** begin MATERIAL PROVIDED **

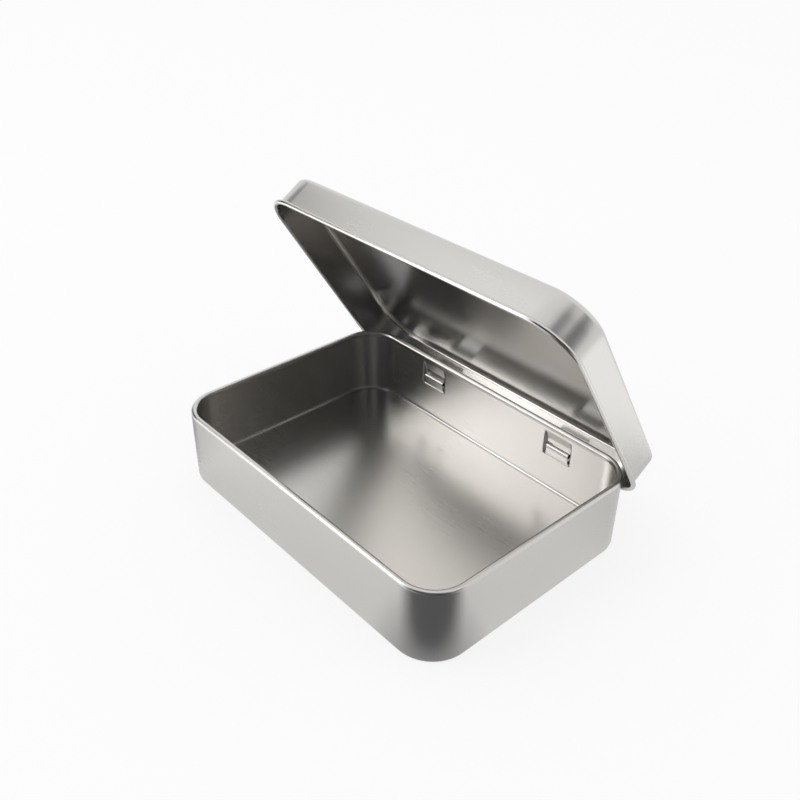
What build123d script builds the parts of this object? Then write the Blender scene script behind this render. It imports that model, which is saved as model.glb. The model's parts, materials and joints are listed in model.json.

** end MATERIAL PROVIDED **
** begin MATERIAL PROVIDED **

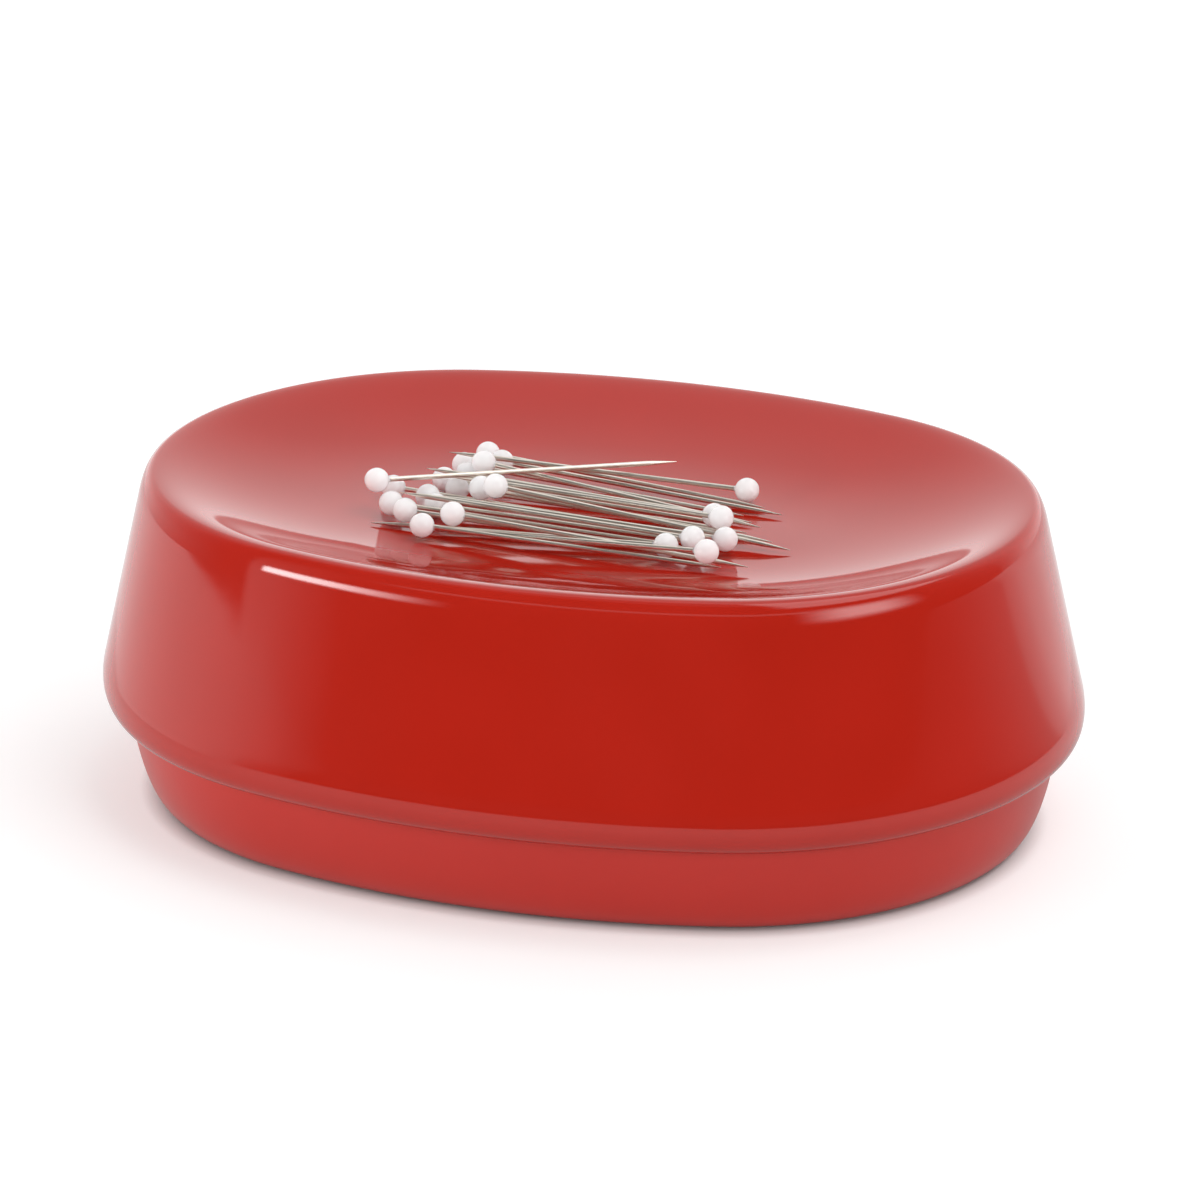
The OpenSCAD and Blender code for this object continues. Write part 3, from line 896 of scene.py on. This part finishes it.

** end MATERIAL PROVIDED **
** begin MATERIAL PROVIDED **

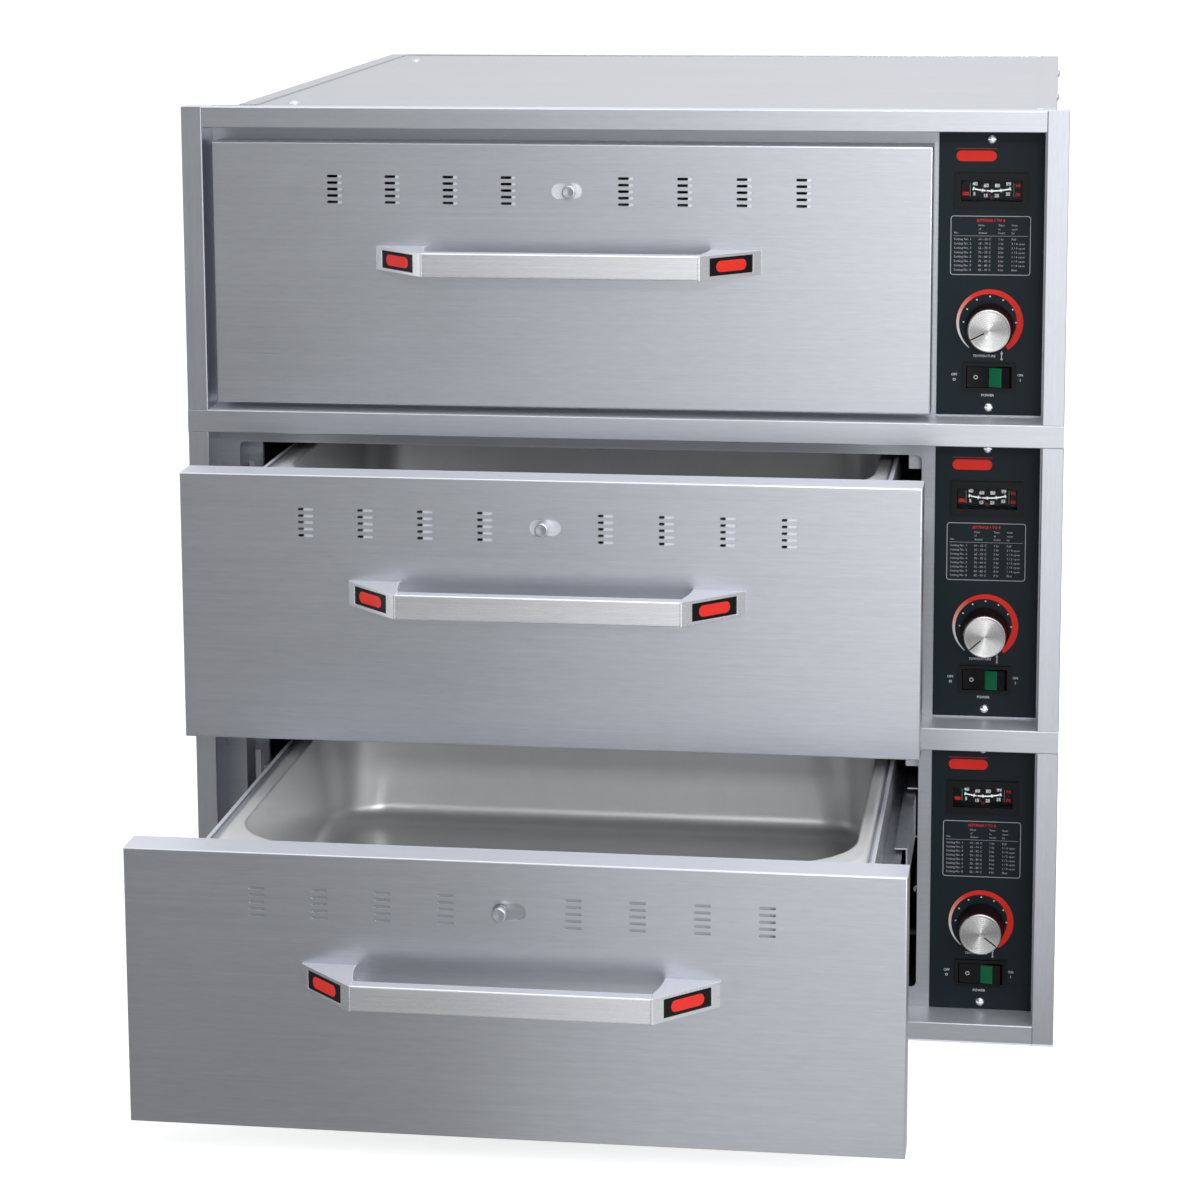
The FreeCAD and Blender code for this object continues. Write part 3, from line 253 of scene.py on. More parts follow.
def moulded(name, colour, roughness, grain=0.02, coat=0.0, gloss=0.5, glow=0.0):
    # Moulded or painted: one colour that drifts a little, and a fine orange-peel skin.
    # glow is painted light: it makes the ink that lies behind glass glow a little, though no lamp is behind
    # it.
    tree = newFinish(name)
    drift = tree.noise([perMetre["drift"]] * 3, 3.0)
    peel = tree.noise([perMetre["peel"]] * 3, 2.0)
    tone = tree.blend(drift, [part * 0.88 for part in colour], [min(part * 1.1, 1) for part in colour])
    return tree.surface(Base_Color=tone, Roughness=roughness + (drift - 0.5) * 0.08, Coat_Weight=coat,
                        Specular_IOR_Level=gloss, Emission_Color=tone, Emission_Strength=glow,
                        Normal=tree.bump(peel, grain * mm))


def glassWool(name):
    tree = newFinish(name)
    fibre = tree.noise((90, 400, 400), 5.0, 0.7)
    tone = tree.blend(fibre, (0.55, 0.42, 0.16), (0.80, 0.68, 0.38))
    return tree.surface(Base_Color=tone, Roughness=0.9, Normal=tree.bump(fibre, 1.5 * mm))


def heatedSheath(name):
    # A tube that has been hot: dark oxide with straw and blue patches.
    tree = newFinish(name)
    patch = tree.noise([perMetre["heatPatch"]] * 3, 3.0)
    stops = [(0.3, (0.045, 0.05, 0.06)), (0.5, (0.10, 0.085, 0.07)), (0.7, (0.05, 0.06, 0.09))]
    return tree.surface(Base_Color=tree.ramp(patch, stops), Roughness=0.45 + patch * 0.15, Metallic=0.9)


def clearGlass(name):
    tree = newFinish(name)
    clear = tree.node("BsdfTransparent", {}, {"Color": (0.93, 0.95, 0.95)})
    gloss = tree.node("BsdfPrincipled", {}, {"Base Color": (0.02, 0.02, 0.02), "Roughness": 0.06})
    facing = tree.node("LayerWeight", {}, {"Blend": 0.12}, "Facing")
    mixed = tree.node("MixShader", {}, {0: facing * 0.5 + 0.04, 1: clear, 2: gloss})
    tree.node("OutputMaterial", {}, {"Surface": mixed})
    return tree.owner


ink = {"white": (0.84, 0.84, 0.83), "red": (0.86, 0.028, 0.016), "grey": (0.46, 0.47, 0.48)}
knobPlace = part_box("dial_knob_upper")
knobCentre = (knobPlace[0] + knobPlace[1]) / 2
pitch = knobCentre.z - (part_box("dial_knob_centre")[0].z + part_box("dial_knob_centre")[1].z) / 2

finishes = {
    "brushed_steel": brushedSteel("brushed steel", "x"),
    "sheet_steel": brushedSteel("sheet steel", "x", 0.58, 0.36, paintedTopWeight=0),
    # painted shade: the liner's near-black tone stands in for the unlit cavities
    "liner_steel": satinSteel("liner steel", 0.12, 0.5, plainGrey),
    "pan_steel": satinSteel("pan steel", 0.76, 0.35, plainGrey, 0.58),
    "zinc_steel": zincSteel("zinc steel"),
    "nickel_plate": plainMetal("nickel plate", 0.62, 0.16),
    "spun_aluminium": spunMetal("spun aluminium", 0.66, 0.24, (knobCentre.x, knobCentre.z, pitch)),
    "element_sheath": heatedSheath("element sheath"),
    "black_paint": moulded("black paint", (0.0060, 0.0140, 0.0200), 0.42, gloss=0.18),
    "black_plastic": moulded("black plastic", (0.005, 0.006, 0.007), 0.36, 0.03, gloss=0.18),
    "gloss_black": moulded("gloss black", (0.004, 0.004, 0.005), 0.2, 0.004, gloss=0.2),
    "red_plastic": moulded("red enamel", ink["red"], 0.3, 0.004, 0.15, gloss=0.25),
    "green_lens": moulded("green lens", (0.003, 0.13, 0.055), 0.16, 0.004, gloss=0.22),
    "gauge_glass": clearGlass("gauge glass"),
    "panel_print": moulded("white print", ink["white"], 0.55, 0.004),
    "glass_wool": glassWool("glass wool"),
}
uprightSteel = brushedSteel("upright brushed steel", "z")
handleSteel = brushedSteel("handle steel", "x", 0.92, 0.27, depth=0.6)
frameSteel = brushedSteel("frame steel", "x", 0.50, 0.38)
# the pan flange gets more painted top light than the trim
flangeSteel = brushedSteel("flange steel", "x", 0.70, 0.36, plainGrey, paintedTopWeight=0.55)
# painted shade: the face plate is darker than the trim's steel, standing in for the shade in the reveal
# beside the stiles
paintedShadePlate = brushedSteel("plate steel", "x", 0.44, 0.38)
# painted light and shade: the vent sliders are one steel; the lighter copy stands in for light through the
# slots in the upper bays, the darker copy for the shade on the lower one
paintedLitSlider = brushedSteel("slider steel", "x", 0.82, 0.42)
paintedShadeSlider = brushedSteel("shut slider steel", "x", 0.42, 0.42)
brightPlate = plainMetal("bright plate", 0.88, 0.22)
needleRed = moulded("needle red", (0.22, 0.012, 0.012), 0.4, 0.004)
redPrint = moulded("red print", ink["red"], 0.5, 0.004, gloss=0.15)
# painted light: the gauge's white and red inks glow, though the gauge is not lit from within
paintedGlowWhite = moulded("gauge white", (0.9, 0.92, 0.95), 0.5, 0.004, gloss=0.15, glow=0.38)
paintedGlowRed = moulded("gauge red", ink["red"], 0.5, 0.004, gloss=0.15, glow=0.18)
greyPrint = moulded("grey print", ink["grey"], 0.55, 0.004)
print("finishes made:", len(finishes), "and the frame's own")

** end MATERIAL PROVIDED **

▶ TASK DESCRIPTION
From the records above, pick out and copy each line holding the word "Blender".

▶ RESULT OF THE EXERCISE
What build123d script builds the parts of this object? Then write the Blender scene script behind this render. It imports that model, which is saved as model.glb. The model's parts, materials and joints are listed in model.json.
The OpenSCAD and Blender code for this object continues. Write part 3, from line 896 of scene.py on. This part finishes it.
The FreeCAD and Blender code for this object continues. Write part 3, from line 253 of scene.py on. More parts follow.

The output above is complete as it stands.